Another frequent issue is fragmented ownership after go-live. Integration support, master data stewardship, and reporting validation must have named business and technical owners. Without that, even a well-designed architecture degrades over time. Finally, organizations often ignore document and evidence flows. In construction, signed delivery notes, inspection records, approved variations, and subcontractor documentation are not administrative extras; they are often the basis for billing, claims defense, and audit support.
Business ROI and what executives should measure
The business case should be framed around decision quality, margin protection, and working capital discipline rather than generic automation language. When field data and finance are linked correctly, executives can identify cost overruns earlier, improve forecast confidence, reduce billing delays, strengthen subcontractor control, and shorten the time spent reconciling project status to financial statements. Business Intelligence becomes more useful because the underlying transactions are governed and comparable across projects.
Meaningful measures include reporting cycle time, percentage of costs posted against approved project structures, number of manual journal corrections related to project accounting, aging of unbilled approved work, exception rates in timesheet and procurement integration, and the time required to produce WIP and margin reports that finance and operations both trust. These indicators are more actionable than broad transformation claims because they show whether the operating model is actually improving.
Future trends shaping construction ERP integration
The next phase of construction ERP integration will be less about adding more interfaces and more about improving decision context. AI-assisted ERP will increasingly help classify field records, detect anomalies in cost postings, identify missing billing triggers, and surface exceptions before period close. However, AI only adds value when the underlying process model, master data, and approval controls are sound.
Organizations are also moving toward more composable Enterprise Integration patterns, where specialist field tools coexist with a governed ERP core. In that model, Odoo ERP can serve as the transactional and financial backbone while APIs, workflow services, and analytics layers support broader digital transformation. The strategic priority is not maximum system consolidation at any cost. It is creating a reliable chain from field execution to financial truth.
Executive Conclusion
Construction ERP integration approaches for linking field data with financial reporting should be selected based on business control, reporting urgency, and operating model maturity. The winning design is usually the one that creates trusted job cost visibility with the least architectural friction, not the one with the most technical sophistication. For many organizations, Odoo ERP provides a strong foundation when paired with disciplined process design, clear data ownership, and a pragmatic integration strategy.

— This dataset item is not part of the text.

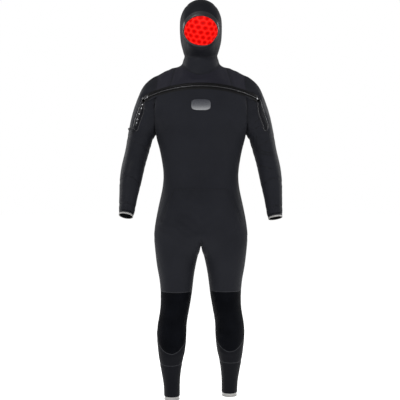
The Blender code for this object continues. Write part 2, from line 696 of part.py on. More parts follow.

Executive teams should prioritize three actions: standardize financially relevant field workflows, define authoritative master data and approval rules, and choose an integration pattern that the business can govern after go-live. Partners and enterprise teams that also need dependable cloud operations should evaluate support models early, especially where uptime, Security, Compliance, and release discipline affect reporting continuity. The modernization objective is straightforward: convert field activity into timely, auditable financial insight that improves margin control, cash performance, and executive confidence.